PROBLEM TO WORK ON →
Everything from the line with "const condor = new THREE.Group();" through the line with "for body, members" should be repeated exactly, both of those lines included, and nothing else.

INPUT FOR THIS TASK →
○ ○ ○ ○ ○
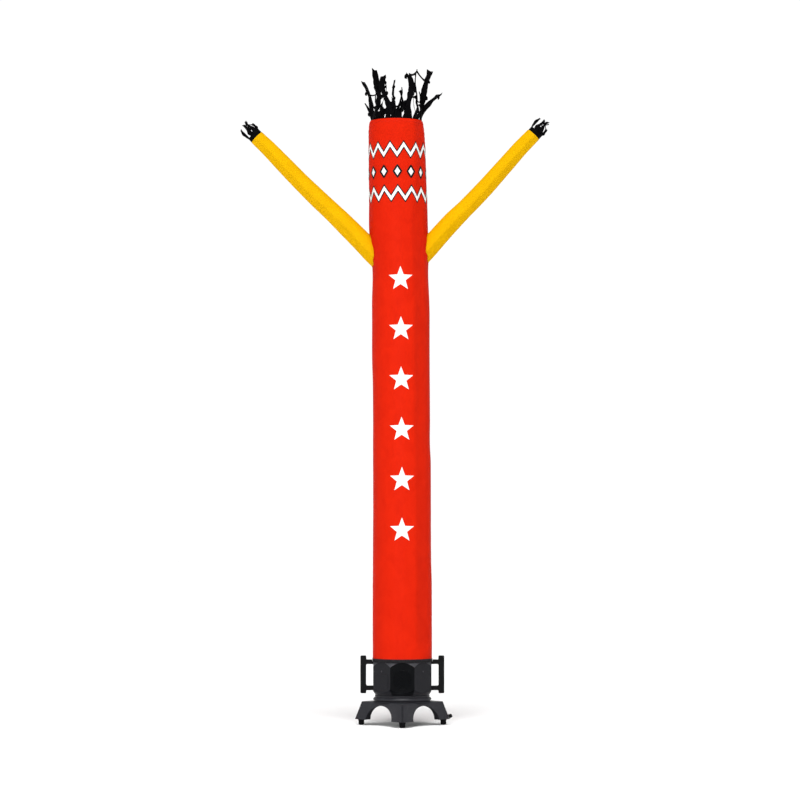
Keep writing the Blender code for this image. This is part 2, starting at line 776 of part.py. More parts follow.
○ ○ ○ ○ ○
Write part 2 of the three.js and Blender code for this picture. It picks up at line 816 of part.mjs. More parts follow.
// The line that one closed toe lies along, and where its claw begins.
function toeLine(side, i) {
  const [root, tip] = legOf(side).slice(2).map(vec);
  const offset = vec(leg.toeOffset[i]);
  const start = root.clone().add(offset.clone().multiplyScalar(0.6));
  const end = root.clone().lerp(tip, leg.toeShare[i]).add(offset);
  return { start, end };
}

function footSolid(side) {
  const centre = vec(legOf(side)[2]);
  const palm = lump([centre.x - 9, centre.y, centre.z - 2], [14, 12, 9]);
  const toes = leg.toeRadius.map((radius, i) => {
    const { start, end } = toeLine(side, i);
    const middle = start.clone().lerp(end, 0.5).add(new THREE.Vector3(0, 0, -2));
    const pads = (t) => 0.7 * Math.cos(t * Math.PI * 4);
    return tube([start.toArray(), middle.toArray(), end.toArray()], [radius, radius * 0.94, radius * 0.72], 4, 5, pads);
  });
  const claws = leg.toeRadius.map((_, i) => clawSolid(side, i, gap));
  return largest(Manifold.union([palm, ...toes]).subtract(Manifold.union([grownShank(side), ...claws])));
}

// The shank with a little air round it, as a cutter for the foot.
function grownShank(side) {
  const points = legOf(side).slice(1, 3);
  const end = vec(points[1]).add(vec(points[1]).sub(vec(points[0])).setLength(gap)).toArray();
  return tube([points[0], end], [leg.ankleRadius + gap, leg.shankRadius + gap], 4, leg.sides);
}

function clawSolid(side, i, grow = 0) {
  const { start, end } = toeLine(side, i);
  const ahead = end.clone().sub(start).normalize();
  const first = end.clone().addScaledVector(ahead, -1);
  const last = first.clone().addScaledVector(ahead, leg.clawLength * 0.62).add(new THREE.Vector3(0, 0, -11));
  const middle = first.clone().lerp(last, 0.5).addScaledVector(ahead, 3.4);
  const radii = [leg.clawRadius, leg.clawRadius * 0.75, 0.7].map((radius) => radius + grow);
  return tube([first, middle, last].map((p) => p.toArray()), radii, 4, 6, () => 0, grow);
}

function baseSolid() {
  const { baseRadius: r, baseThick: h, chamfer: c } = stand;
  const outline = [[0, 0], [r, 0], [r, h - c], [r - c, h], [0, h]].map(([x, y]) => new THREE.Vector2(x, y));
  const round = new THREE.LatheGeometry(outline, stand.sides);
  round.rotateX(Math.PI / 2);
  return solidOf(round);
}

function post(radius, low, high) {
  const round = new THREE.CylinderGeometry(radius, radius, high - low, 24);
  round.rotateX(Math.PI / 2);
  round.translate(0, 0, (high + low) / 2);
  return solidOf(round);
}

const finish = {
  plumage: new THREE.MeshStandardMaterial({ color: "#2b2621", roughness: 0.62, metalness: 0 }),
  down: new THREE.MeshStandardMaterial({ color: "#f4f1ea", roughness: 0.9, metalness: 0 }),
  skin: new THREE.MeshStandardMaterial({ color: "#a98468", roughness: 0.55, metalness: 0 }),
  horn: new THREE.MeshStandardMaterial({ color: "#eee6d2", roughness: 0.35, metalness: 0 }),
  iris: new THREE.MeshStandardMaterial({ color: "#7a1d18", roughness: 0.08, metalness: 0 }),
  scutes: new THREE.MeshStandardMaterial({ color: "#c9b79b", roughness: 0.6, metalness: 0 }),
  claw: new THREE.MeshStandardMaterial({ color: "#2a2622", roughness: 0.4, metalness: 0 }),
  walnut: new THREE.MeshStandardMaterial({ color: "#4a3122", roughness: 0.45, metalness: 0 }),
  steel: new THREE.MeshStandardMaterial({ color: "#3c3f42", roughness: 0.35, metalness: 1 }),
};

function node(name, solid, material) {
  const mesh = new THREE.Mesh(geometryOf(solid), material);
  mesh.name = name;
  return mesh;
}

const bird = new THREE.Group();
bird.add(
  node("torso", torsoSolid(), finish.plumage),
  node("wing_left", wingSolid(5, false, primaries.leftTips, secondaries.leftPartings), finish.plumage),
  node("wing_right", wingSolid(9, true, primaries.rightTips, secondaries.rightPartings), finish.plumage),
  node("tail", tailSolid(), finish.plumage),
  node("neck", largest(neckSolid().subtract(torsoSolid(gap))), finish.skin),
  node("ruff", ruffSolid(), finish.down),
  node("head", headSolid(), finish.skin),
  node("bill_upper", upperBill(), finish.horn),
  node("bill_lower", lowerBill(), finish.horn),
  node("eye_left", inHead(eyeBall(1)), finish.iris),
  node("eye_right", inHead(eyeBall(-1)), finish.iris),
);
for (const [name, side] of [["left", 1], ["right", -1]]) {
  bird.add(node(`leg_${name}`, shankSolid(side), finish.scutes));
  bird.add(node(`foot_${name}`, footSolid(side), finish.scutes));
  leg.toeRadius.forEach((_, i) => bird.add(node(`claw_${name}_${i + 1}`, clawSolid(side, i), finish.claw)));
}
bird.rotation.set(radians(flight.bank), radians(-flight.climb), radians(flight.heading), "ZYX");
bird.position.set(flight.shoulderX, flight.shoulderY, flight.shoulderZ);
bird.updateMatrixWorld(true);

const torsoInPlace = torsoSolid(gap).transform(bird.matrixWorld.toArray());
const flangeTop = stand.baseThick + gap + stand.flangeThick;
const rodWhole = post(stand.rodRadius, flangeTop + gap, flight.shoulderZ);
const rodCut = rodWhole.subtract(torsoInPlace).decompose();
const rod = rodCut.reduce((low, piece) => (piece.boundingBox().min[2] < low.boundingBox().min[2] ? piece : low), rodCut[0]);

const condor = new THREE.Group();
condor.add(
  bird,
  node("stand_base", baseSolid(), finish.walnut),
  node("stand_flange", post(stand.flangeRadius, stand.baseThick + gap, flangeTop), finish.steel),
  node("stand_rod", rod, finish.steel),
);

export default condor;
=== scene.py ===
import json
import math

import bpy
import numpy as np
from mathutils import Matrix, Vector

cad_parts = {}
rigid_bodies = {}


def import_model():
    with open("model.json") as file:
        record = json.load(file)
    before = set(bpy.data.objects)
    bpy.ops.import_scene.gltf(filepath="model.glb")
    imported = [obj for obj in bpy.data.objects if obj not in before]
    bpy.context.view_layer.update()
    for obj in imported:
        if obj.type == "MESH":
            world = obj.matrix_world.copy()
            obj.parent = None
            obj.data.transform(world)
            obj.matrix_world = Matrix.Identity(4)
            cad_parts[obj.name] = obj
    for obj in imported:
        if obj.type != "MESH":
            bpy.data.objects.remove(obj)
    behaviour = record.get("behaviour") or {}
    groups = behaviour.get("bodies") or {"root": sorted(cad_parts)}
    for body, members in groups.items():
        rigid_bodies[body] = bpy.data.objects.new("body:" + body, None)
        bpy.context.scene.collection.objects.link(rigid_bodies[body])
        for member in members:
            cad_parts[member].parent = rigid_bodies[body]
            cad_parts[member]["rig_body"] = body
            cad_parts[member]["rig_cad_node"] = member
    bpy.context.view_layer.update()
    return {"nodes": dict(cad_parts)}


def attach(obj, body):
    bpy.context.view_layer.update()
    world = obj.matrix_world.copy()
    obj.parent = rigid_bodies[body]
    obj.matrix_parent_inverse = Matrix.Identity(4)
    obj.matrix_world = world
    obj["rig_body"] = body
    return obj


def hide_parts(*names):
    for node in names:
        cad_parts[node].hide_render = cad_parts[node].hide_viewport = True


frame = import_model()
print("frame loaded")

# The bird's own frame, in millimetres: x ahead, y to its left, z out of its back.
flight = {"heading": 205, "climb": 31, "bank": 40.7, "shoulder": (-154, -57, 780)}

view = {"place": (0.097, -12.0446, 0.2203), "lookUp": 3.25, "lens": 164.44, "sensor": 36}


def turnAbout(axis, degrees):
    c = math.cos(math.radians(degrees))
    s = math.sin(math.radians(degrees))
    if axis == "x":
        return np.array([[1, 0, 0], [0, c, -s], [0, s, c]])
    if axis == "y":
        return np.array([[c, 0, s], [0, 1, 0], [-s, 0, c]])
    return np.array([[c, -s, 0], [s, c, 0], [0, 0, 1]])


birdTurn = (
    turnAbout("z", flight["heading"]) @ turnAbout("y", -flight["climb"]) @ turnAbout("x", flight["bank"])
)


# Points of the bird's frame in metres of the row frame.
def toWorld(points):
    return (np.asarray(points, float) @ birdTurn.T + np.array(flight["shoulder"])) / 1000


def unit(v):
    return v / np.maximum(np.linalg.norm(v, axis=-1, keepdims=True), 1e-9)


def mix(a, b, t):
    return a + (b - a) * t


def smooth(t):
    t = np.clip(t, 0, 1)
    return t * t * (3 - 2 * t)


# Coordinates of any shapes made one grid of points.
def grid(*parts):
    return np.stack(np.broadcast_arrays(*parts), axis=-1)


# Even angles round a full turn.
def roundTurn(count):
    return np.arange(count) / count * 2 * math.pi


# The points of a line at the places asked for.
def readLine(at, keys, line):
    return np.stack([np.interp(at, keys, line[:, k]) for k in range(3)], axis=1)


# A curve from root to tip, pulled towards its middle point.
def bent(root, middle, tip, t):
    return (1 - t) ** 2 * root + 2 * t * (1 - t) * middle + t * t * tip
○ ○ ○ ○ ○
SOLUTION TO THIS PROBLEM →
const condor = new THREE.Group();
condor.add(
  bird,
  node("stand_base", baseSolid(), finish.walnut),
  node("stand_flange", post(stand.flangeRadius, stand.baseThick + gap, flangeTop), finish.steel),
  node("stand_rod", rod, finish.steel),
);

export default condor;
=== scene.py ===
import json
import math

import bpy
import numpy as np
from mathutils import Matrix, Vector

cad_parts = {}
rigid_bodies = {}


def import_model():
    with open("model.json") as file:
        record = json.load(file)
    before = set(bpy.data.objects)
    bpy.ops.import_scene.gltf(filepath="model.glb")
    imported = [obj for obj in bpy.data.objects if obj not in before]
    bpy.context.view_layer.update()
    for obj in imported:
        if obj.type == "MESH":
            world = obj.matrix_world.copy()
            obj.parent = None
            obj.data.transform(world)
            obj.matrix_world = Matrix.Identity(4)
            cad_parts[obj.name] = obj
    for obj in imported:
        if obj.type != "MESH":
            bpy.data.objects.remove(obj)
    behaviour = record.get("behaviour") or {}
    groups = behaviour.get("bodies") or {"root": sorted(cad_parts)}
    for body, members in groups.items():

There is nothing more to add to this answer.